Segment: (as it relates to chart of accounts) A piece of the account string that contributes meaning/ a definition of that account. Common examples are: Funds (denote the source of dollars), Object (denote what dollars are being spent on, such as salaries, benefits, supplies), Locations (denote the locations where dollars are spent), Cost Centers (denotes who holds and controls the dollars), Projects (denotes if money is targeted at a specific project), and Functions (denotes why resources are spent, such as instruction, support staff, etc)

Site- or School-Based Management (SBM): A system by which some level of autonomy is given to site leaders (e.g., principal, teachers, community) in the budgeting process. This autonomy is not reliant on the former two movements.

Special Education (SPED): Students who qualify for targeted funding and services under the Individuals with Disabilities in Education Act (IDEA).

Student Activities Fund: Another name for money earned/spent (usually in cash) from school-based student activities. For example, this may include PTA/PTO fundraisers, after-school sports/clubs, school dances or BBQs, concessions at a football game, etc.

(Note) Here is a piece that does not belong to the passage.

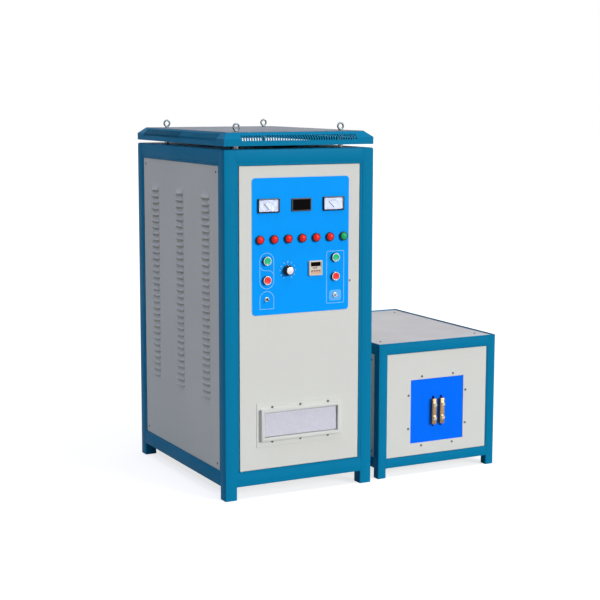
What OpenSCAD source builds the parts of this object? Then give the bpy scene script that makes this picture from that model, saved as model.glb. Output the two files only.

Student-Based Budgeting (SBB): A system in which the funding available to a school is based on the overall enrollment of the school.  In its simplest form it is an assigned dollar per-pupil multiplied by enrollment to determine a total budget allocation.

 

T

Title I Funding: Federal dollars allocated to school districts based on the number of low-income (defined as qualifying for Free or Reduced Priced Lunch) students in the district. These are often highly restricted funds. NOTE: Title I funding refers to Title I under ESEA.

 

W

Weighted Student Funding (WSF): A student-based funding system by which individual students, based on their characteristics (e.g., low income, ELL, or SPED status), are given additional funding in the form of a “weight,” suggesting they need a percent of funding over the base level of funding. For example, a low-income student may have a weight of .4, meaning the funding for that student will be 1.4 times the base level of funding.